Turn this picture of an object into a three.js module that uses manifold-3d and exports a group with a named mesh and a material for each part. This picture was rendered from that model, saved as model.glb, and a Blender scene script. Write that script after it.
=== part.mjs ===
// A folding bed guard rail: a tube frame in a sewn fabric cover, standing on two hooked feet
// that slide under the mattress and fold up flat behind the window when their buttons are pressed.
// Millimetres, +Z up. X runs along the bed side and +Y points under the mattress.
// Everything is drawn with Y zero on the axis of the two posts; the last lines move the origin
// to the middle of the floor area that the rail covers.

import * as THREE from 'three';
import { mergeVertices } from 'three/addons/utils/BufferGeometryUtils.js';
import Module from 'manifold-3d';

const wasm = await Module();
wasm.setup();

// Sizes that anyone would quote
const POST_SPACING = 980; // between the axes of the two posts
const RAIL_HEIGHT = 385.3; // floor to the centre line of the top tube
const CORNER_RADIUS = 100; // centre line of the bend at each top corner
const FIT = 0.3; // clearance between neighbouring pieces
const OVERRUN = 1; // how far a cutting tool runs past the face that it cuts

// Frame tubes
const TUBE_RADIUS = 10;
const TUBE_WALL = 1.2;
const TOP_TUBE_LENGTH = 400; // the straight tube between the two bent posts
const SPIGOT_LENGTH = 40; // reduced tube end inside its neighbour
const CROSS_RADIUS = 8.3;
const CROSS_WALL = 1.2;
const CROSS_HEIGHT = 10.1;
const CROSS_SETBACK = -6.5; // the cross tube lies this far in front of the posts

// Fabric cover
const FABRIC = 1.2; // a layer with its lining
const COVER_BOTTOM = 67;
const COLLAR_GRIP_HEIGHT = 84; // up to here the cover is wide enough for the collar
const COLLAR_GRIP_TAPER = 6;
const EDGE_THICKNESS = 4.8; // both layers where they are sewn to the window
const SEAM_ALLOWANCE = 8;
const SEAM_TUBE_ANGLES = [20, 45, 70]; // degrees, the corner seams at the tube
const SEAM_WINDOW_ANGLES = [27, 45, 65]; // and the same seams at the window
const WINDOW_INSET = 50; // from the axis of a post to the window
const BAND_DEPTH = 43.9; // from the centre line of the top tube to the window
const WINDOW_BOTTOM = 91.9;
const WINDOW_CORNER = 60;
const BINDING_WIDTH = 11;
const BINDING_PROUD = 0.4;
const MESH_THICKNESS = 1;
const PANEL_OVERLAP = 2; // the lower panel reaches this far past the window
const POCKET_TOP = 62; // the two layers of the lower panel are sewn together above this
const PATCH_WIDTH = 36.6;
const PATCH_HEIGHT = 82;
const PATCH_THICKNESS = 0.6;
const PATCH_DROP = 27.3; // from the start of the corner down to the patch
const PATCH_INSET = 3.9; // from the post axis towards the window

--

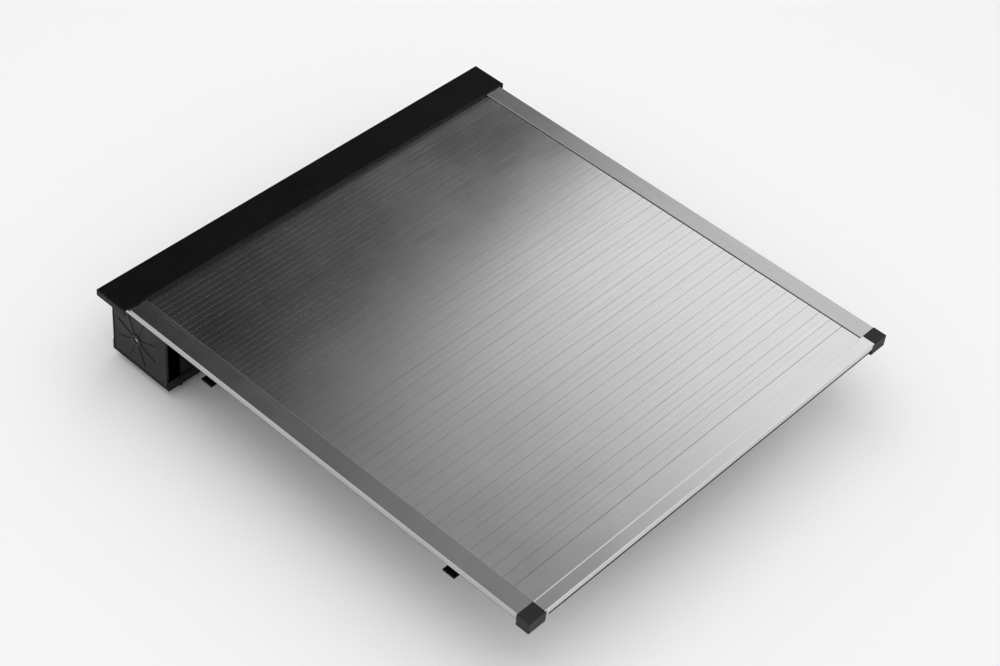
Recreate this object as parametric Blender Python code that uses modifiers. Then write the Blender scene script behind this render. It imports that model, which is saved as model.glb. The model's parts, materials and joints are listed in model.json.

* **TASK PROMPT**: Pick every line with "scene" in it and copy it.

* **THE RESPONSE**:
Turn this picture of an object into a three.js module that uses manifold-3d and exports a group with a named mesh and a material for each part. This picture was rendered from that model, saved as model.glb, and a Blender scene script. Write that script after it.
Recreate this object as parametric Blender Python code that uses modifiers. Then write the Blender scene script behind this render. It imports that model, which is saved as model.glb. The model's parts, materials and joints are listed in model.json.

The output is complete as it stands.